The one thing about the Bible which I spoke of at the ABC graduation a year ago, it's a book that can only be understood if you practice it. You can read things, you can understand them, you can have an abstraction of what this all means, but the word of God was made to be applied. And then you really understand it. The word of righteousness. It's not just nice words, it's words that lead to righteousness. For he is a babe. But solid food, Hebrews 5:14, belongs to those who are of full age, that is, those who by reason of use have their senses exercised to discern both good and evil. He says this is what this should lead to. Christianity and learning the things that you do from the ministry, from the reading of the word of God should lead to righteousness. Seeing the difference between right and wrong. Choosing right. Then more than anything what God wants from you is this: He wants you to voluntarily make a choice, a decision, to do right without anybody looking. Not being double-minded. Not being sneaky. Not doing one thing but saying another, or saying one thing and doing another. He wants you to make these decisions naturally, voluntarily, because what He is going to do and what He is giving you is a share in the family of God. Great trust is going to be given to you, and what you will rule and how you will manage in life eternal. And one thing God wants to know from is you have learned, applied, and grown up. You are not just a member, you don't just have a bar-code. You don't have a PIN number only and say that you are a member. But you truly have grown up and matured and  put away and done away with and grown in these areas that make you a person of substance. A person who God says I am well-pleased with you, you have done well. Come into My Kingdom. Come into My family.

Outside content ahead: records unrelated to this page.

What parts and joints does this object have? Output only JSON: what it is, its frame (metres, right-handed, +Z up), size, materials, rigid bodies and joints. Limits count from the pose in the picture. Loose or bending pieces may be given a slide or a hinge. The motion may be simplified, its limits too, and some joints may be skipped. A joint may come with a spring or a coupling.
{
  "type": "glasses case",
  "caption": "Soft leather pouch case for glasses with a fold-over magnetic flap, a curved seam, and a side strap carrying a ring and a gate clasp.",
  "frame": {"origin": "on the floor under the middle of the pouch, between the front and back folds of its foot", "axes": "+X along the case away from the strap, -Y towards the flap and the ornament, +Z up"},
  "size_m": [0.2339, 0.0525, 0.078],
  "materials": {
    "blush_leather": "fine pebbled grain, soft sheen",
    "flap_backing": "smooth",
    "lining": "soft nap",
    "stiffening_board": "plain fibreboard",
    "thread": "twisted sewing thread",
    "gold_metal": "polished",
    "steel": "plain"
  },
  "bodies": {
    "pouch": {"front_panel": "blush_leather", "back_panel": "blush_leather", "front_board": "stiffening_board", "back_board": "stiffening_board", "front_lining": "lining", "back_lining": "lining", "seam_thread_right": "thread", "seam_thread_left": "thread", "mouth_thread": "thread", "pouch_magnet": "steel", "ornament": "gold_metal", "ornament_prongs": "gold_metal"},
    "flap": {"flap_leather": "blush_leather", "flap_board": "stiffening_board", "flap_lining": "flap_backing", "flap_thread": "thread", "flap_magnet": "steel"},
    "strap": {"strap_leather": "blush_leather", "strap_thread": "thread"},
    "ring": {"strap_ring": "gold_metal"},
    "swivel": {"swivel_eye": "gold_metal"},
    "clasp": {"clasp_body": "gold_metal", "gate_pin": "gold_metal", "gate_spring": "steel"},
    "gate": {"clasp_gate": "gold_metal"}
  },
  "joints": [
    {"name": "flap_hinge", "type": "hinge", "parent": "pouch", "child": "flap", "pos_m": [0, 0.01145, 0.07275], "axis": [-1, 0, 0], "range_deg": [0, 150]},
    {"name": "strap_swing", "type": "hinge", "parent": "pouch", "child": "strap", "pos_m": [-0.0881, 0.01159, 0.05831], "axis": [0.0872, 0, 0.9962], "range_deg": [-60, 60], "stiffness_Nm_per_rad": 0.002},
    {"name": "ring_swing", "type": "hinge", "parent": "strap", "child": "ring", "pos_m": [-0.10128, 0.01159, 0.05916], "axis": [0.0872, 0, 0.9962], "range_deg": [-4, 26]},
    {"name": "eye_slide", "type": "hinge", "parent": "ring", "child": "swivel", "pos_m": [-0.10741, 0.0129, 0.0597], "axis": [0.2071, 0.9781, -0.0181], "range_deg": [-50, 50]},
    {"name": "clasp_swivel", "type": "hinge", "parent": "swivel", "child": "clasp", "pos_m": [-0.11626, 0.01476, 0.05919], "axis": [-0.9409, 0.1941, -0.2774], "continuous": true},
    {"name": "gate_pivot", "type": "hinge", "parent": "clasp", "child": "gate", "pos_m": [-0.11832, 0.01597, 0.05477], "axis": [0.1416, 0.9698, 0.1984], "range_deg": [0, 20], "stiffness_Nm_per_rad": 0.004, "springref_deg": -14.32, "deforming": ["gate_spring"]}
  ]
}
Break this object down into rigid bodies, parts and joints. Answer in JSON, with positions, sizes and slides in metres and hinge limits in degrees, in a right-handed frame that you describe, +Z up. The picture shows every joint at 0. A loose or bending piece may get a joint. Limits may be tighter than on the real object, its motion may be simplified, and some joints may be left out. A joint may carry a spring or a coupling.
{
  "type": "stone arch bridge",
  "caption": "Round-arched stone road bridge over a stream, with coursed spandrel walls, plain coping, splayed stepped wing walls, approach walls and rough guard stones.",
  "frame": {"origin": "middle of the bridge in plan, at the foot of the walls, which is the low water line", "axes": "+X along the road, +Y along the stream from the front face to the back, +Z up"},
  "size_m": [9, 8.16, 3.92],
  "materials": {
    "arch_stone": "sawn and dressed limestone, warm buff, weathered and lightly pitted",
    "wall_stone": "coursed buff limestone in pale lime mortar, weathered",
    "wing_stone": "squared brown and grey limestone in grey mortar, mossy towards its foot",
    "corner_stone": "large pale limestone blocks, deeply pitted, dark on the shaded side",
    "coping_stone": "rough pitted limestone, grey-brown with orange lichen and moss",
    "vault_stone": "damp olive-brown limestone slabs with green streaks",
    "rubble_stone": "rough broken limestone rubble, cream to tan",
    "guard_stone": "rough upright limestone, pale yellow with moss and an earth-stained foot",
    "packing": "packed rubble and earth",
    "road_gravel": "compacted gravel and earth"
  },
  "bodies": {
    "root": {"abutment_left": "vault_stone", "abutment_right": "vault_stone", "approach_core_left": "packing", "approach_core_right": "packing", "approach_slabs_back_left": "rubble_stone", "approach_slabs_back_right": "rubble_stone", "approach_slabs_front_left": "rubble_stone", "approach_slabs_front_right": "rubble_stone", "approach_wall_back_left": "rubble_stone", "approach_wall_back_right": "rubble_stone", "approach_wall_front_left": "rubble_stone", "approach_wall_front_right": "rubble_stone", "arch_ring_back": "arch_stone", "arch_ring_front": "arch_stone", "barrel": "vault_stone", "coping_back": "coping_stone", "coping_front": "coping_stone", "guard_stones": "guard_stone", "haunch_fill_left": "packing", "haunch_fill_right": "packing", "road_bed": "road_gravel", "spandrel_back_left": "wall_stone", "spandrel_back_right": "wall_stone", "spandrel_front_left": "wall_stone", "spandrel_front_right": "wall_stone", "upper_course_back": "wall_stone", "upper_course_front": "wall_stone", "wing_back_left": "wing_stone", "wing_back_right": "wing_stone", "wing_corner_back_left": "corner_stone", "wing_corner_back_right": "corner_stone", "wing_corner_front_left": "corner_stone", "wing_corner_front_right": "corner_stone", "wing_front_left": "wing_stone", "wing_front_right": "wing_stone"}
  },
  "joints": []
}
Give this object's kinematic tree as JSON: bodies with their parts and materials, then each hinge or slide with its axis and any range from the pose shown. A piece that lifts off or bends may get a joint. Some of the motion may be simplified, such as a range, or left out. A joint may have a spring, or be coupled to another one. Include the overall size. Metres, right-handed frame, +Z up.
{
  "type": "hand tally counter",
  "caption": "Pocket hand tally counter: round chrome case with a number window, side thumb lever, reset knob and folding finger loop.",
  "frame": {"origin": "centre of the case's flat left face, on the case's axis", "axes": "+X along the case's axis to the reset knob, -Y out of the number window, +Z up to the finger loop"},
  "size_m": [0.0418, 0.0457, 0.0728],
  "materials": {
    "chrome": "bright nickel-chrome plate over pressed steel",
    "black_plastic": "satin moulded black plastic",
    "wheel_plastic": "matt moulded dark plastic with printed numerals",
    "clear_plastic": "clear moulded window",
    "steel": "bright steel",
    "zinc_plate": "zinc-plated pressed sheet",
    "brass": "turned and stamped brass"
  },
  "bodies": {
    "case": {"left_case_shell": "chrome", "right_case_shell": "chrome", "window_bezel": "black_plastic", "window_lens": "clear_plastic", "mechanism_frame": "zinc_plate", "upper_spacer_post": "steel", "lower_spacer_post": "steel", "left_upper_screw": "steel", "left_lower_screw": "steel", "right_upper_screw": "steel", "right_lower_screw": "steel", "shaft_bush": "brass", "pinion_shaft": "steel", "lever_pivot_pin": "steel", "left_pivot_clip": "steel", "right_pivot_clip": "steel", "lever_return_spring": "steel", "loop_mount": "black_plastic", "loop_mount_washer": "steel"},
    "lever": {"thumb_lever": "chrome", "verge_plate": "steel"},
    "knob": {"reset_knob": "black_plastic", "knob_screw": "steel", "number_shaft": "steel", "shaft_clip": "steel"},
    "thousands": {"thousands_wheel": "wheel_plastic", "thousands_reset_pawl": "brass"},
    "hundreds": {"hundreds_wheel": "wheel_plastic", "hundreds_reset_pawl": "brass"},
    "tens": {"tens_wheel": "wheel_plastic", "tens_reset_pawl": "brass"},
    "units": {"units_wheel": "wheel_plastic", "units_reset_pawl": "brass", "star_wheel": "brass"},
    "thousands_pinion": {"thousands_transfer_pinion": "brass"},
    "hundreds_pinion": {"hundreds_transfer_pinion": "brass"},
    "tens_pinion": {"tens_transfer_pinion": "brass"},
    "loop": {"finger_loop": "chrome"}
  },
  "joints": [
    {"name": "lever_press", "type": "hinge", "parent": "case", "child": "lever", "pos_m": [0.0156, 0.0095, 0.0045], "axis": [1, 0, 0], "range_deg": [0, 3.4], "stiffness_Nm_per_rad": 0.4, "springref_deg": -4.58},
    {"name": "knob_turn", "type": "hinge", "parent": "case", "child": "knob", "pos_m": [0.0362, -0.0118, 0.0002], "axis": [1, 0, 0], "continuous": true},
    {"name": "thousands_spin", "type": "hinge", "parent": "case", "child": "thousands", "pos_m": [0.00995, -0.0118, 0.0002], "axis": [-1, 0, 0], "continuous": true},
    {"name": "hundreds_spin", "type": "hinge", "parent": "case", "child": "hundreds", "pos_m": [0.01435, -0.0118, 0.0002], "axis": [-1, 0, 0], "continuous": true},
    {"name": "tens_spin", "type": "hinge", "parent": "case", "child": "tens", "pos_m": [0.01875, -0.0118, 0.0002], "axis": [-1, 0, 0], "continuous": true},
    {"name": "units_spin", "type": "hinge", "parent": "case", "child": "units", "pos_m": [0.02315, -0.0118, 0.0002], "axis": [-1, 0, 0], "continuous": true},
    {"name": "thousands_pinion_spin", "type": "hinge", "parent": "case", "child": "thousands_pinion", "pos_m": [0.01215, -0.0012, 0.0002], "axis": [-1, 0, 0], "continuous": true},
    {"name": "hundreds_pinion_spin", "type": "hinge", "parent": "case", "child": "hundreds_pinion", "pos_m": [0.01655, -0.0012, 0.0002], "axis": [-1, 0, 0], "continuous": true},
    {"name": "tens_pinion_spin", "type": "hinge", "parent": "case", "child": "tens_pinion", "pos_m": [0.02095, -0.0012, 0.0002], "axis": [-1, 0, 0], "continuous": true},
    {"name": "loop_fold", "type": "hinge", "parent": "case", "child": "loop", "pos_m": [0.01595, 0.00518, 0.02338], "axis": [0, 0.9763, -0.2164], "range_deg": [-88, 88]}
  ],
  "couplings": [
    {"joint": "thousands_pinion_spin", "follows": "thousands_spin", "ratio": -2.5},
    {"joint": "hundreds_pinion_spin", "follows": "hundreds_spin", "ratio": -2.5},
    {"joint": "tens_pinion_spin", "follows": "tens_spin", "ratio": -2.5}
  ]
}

He continues on in Hebrews 6:1-3, right from the end of chapter 5, verse one: Therefore, leaving the discussion of the elementary principles of Christ, okay, let's get past the starter set of principles. Let us go on to perfection, not laying again, that's not going back to these originals, the foundation of repentance from dead works and faith towards God. That's a given. You should be there. Of the doctrine of baptisms. You should know that. The laying on of hands, the resurrection of the dead, eternal judgment, which is the understanding of the Kingdom of God, and this we will do if God permits. So he is encouraging the church to move forward. Let's grow up. Let's get past this original, simple aspect of Christianity and be grown up.
1 Corinthians 13, in the chapter about love. 1 Corinthians 13:11. When I was a child, I spoke as a child, and I understood as a child. Now when we take a look at our children, of course we love our grandchildren very much, but it's fun to watch them as they mature and develop. And one of our granddaughters, the oldest, in Michael, my son's family, she's 10 years old and she thinks in certain ways, she does things differently than she did when she was 4 or 3. Not so with the two little boys who are almost 3 now. They want something, oh they just go into a fit. And you know that's the way they are right now. But we don't want them to be that way when they are 15, or 30, or 50. We want them to get beyond that. We want them to learn to control their emotions and to control the way they handle things and the way they manage. But as a child that's okay. That's accepted except that it has to be guided and parents need to help the children grow up.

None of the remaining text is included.